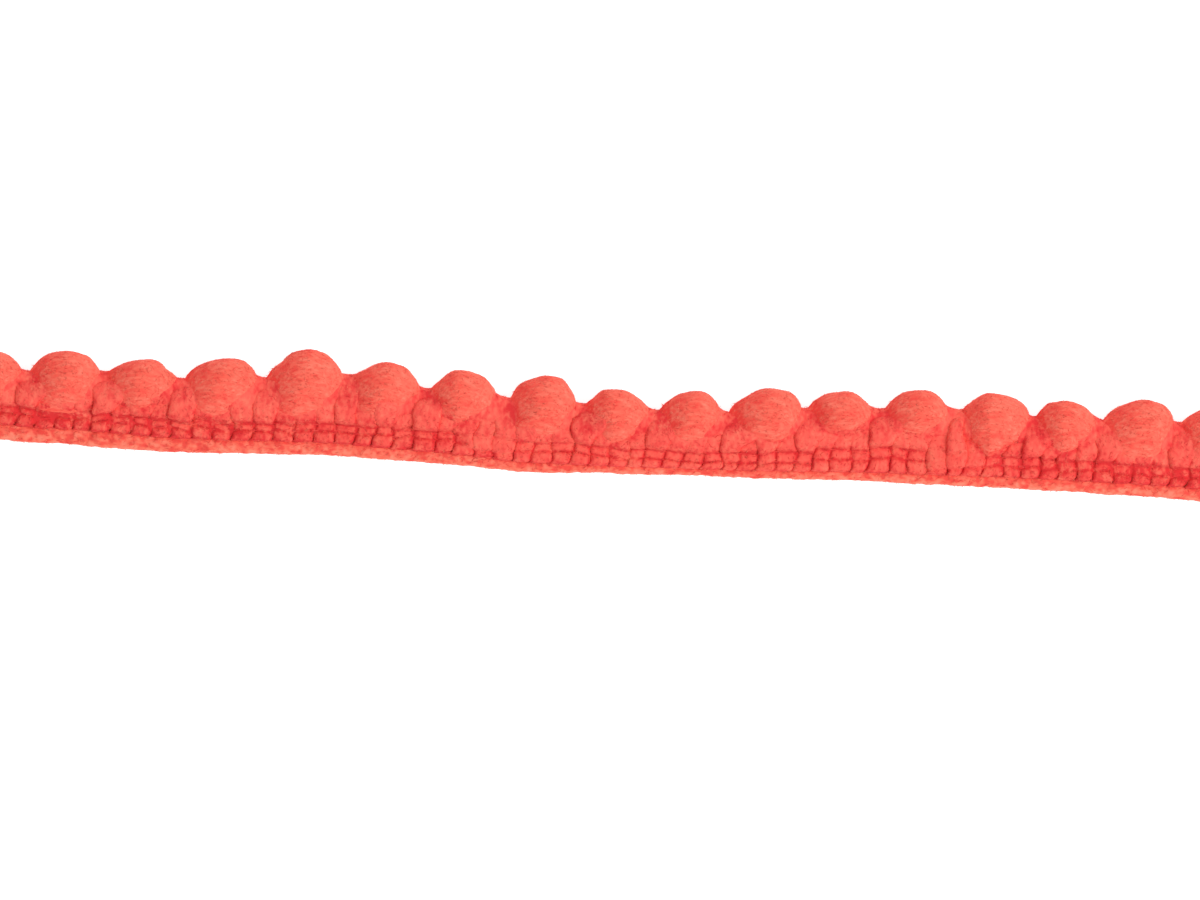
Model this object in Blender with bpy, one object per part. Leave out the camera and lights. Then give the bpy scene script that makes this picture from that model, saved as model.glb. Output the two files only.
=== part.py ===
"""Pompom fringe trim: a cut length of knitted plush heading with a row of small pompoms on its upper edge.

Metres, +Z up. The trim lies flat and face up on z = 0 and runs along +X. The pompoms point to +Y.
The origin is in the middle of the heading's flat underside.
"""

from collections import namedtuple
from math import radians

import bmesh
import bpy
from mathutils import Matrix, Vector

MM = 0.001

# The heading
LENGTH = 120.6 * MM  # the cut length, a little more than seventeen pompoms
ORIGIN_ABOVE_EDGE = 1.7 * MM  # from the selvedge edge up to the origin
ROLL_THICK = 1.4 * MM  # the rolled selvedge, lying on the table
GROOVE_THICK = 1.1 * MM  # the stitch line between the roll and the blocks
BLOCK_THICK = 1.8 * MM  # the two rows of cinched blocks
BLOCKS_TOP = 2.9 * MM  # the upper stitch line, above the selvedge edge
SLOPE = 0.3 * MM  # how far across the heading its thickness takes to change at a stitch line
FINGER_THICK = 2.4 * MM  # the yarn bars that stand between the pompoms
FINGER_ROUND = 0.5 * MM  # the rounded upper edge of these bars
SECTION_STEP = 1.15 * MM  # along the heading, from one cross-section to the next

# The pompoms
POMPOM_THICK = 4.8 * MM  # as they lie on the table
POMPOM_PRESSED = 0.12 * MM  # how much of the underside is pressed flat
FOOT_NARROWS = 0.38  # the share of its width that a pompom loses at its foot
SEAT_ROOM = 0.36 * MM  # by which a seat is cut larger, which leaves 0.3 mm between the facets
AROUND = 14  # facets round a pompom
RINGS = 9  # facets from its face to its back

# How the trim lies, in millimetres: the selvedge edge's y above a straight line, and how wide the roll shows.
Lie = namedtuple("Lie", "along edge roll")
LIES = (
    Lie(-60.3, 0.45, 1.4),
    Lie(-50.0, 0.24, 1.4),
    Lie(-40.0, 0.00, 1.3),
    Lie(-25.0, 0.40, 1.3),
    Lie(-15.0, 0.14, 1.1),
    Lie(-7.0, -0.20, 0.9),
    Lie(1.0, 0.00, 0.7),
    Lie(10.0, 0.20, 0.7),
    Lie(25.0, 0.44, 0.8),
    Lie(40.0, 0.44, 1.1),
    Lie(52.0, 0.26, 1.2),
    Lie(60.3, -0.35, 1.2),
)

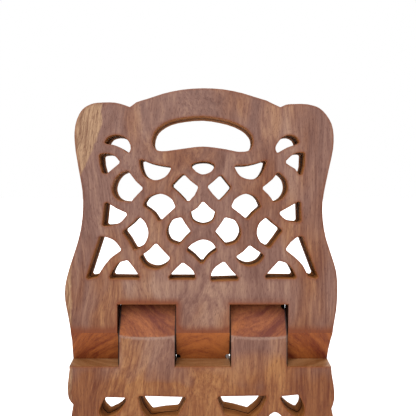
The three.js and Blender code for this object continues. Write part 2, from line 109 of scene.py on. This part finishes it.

**Objective:** Beginning at the first line above, repeat exactly until the line containing "to its back", which is included.

**Correct response:**
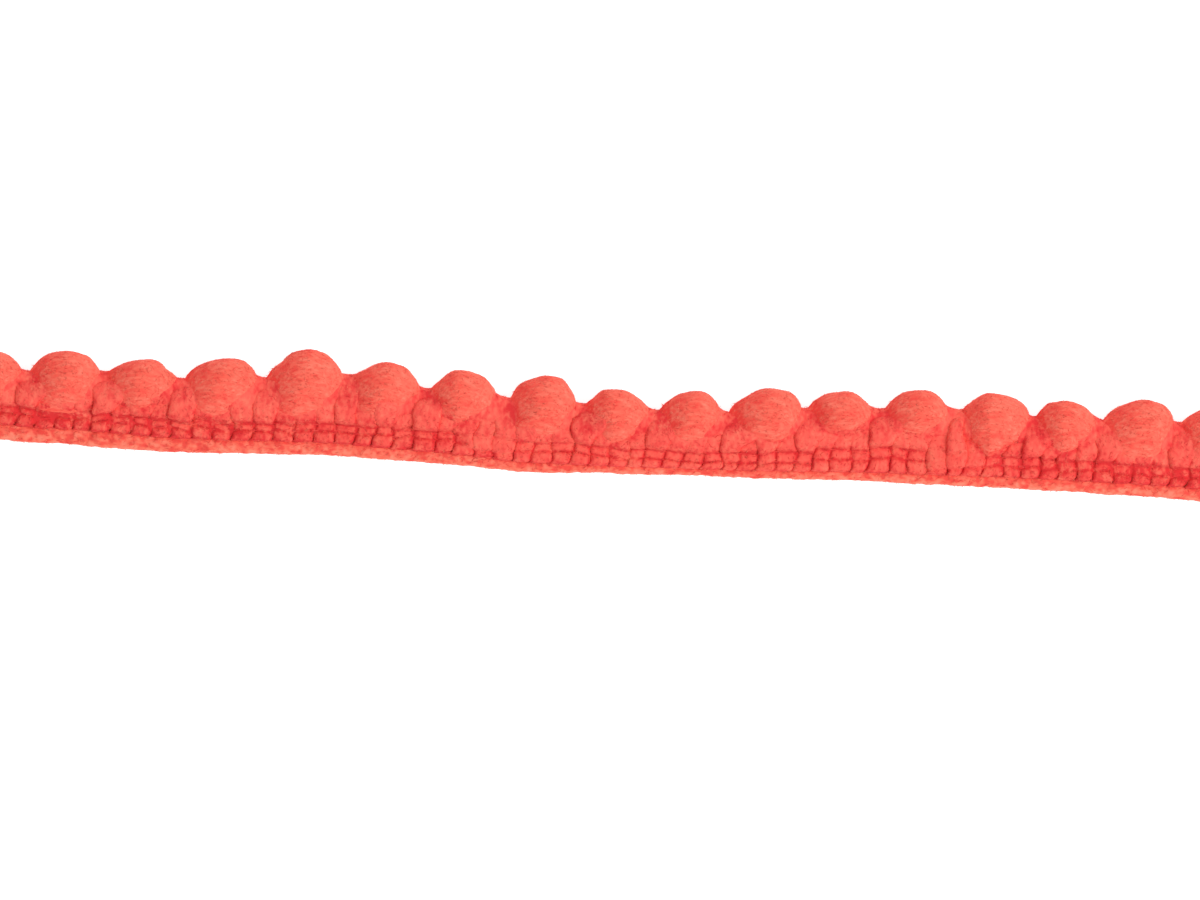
Model this object in Blender with bpy, one object per part. Leave out the camera and lights. Then give the bpy scene script that makes this picture from that model, saved as model.glb. Output the two files only.
=== part.py ===
"""Pompom fringe trim: a cut length of knitted plush heading with a row of small pompoms on its upper edge.

Metres, +Z up. The trim lies flat and face up on z = 0 and runs along +X. The pompoms point to +Y.
The origin is in the middle of the heading's flat underside.
"""

from collections import namedtuple
from math import radians

import bmesh
import bpy
from mathutils import Matrix, Vector

MM = 0.001

# The heading
LENGTH = 120.6 * MM  # the cut length, a little more than seventeen pompoms
ORIGIN_ABOVE_EDGE = 1.7 * MM  # from the selvedge edge up to the origin
ROLL_THICK = 1.4 * MM  # the rolled selvedge, lying on the table
GROOVE_THICK = 1.1 * MM  # the stitch line between the roll and the blocks
BLOCK_THICK = 1.8 * MM  # the two rows of cinched blocks
BLOCKS_TOP = 2.9 * MM  # the upper stitch line, above the selvedge edge
SLOPE = 0.3 * MM  # how far across the heading its thickness takes to change at a stitch line
FINGER_THICK = 2.4 * MM  # the yarn bars that stand between the pompoms
FINGER_ROUND = 0.5 * MM  # the rounded upper edge of these bars
SECTION_STEP = 1.15 * MM  # along the heading, from one cross-section to the next

# The pompoms
POMPOM_THICK = 4.8 * MM  # as they lie on the table
POMPOM_PRESSED = 0.12 * MM  # how much of the underside is pressed flat
FOOT_NARROWS = 0.38  # the share of its width that a pompom loses at its foot
SEAT_ROOM = 0.36 * MM  # by which a seat is cut larger, which leaves 0.3 mm between the facets
AROUND = 14  # facets round a pompom
RINGS = 9  # facets from its face to its back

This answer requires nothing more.